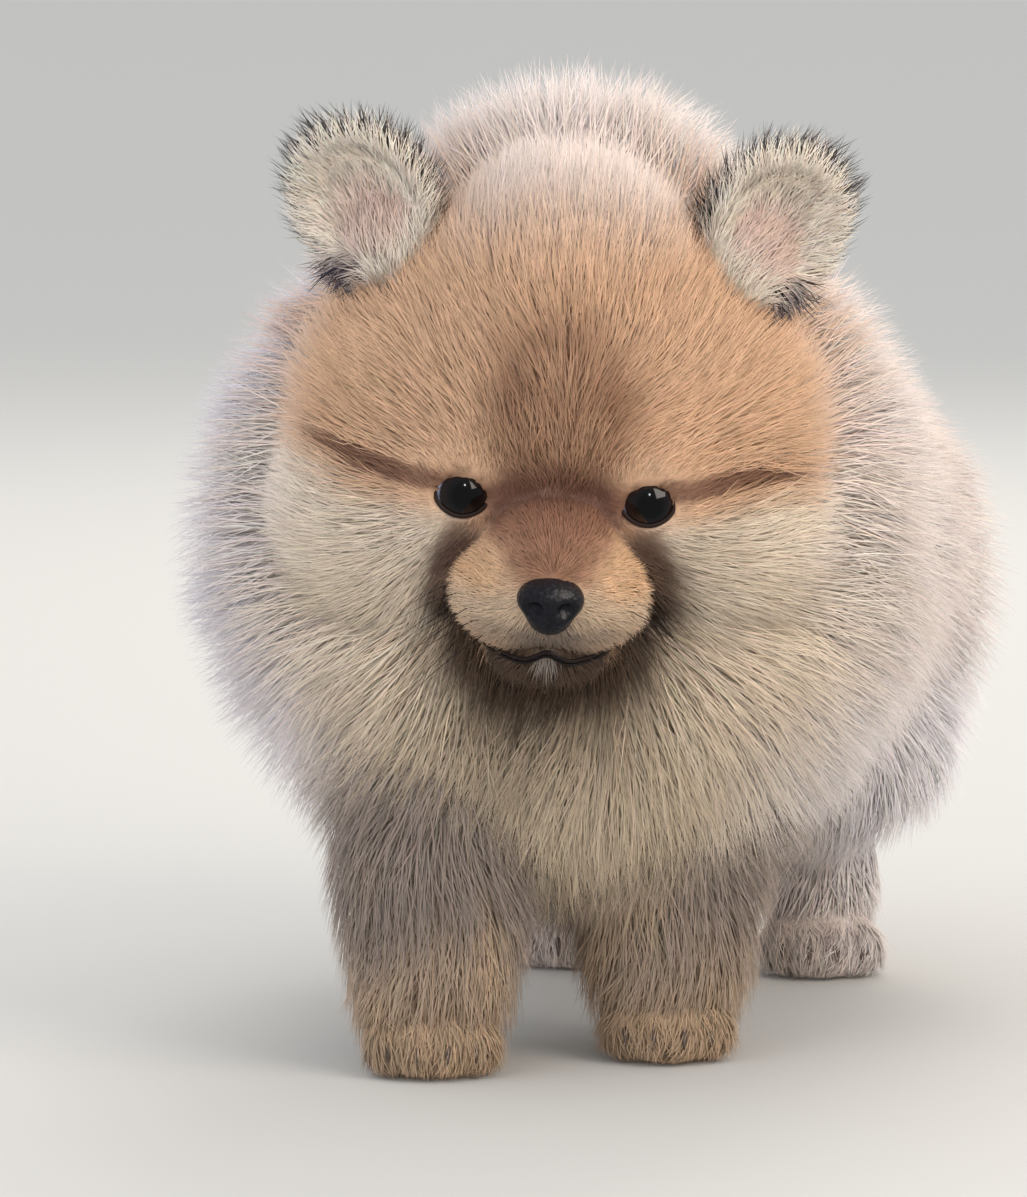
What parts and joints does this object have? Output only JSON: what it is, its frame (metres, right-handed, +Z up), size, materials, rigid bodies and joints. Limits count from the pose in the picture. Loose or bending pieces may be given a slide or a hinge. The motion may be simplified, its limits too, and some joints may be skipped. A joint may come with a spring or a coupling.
{
  "type": "pomeranian puppy",
  "caption": "Still, life-size model of a standing fluffy small dog with its head held low, resting on four flat paw soles.",
  "frame": {"origin": "on the floor, under the middle of the body's bounding box", "axes": "+Z up, the face looks along -Y, +X is the puppy's own left"},
  "size_m": [0.1734, 0.2428, 0.2064],
  "materials": {
    "coat": "dense double coat, cream and tan with darker tips",
    "short_fur": "short flat fur of the muzzle, tan with red-brown patches",
    "paw_fur": "short tan-brown fur of the paws",
    "nose_leather": "moist, finely pebbled black skin",
    "eye": "wet, very dark eye"
  },
  "bodies": {
    "root": {"eye_left": "eye", "eye_right": "eye", "nose": "nose_leather", "muzzle": "short_fur", "jaw": "short_fur", "ear_left": "coat", "ear_right": "coat", "head": "coat", "neck": "coat", "torso": "coat", "rump": "coat", "tail": "coat", "foreleg_left": "coat", "foreleg_right": "coat", "forepaw_left": "paw_fur", "forepaw_right": "paw_fur", "hindleg_left": "coat", "hindleg_right": "coat", "hindpaw_left": "paw_fur", "hindpaw_right": "paw_fur"}
  },
  "joints": []
}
----
Go through the listing and copy all of it exactly.

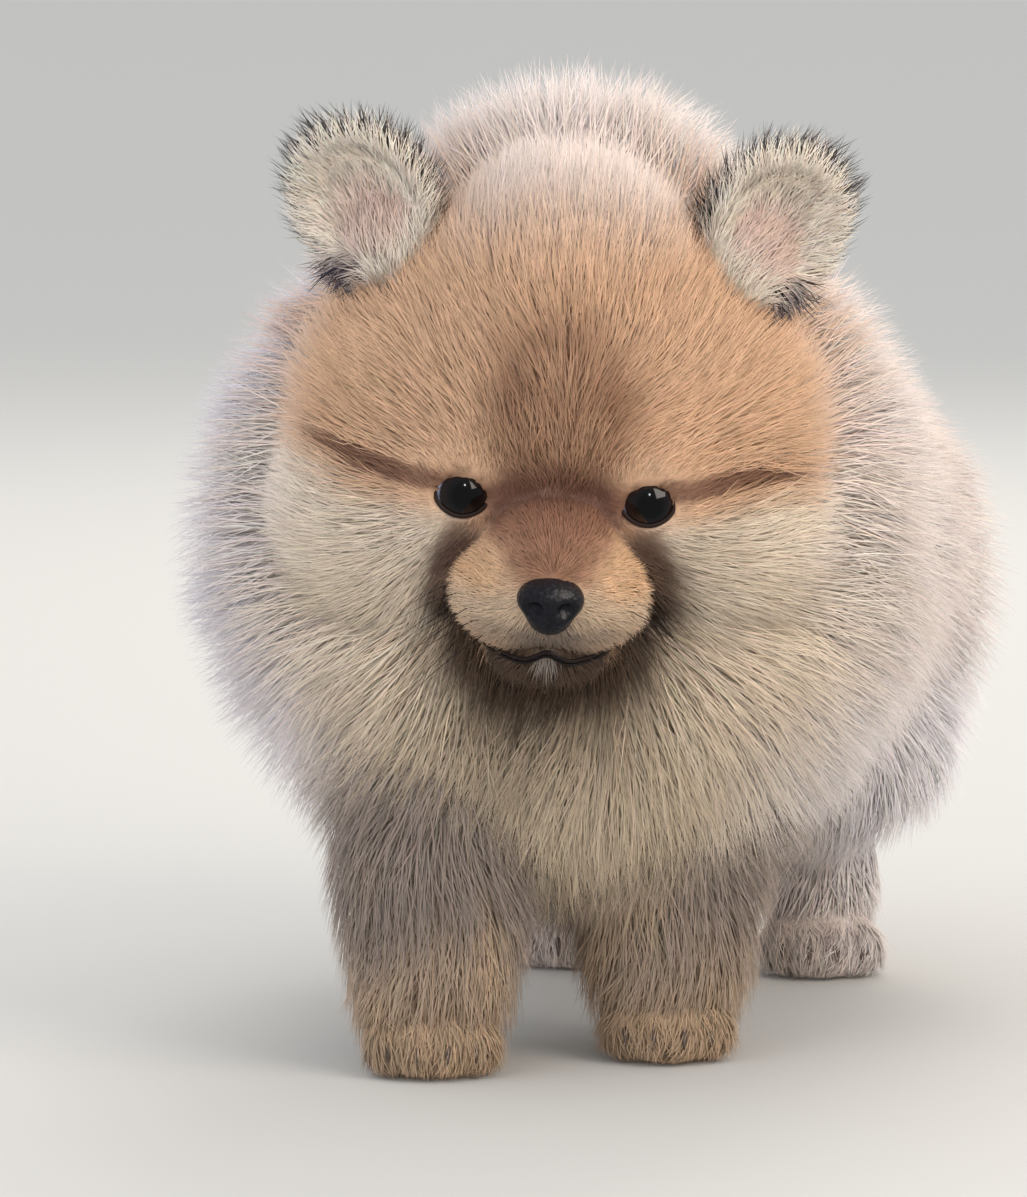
What parts and joints does this object have? Output only JSON: what it is, its frame (metres, right-handed, +Z up), size, materials, rigid bodies and joints. Limits count from the pose in the picture. Loose or bending pieces may be given a slide or a hinge. The motion may be simplified, its limits too, and some joints may be skipped. A joint may come with a spring or a coupling.
{
  "type": "pomeranian puppy",
  "caption": "Still, life-size model of a standing fluffy small dog with its head held low, resting on four flat paw soles.",
  "frame": {"origin": "on the floor, under the middle of the body's bounding box", "axes": "+Z up, the face looks along -Y, +X is the puppy's own left"},
  "size_m": [0.1734, 0.2428, 0.2064],
  "materials": {
    "coat": "dense double coat, cream and tan with darker tips",
    "short_fur": "short flat fur of the muzzle, tan with red-brown patches",
    "paw_fur": "short tan-brown fur of the paws",
    "nose_leather": "moist, finely pebbled black skin",
    "eye": "wet, very dark eye"
  },
  "bodies": {
    "root": {"eye_left": "eye", "eye_right": "eye", "nose": "nose_leather", "muzzle": "short_fur", "jaw": "short_fur", "ear_left": "coat", "ear_right": "coat", "head": "coat", "neck": "coat", "torso": "coat", "rump": "coat", "tail": "coat", "foreleg_left": "coat", "foreleg_right": "coat", "forepaw_left": "paw_fur", "forepaw_right": "paw_fur", "hindleg_left": "coat", "hindleg_right": "coat", "hindpaw_left": "paw_fur", "hindpaw_right": "paw_fur"}
  },
  "joints": []
}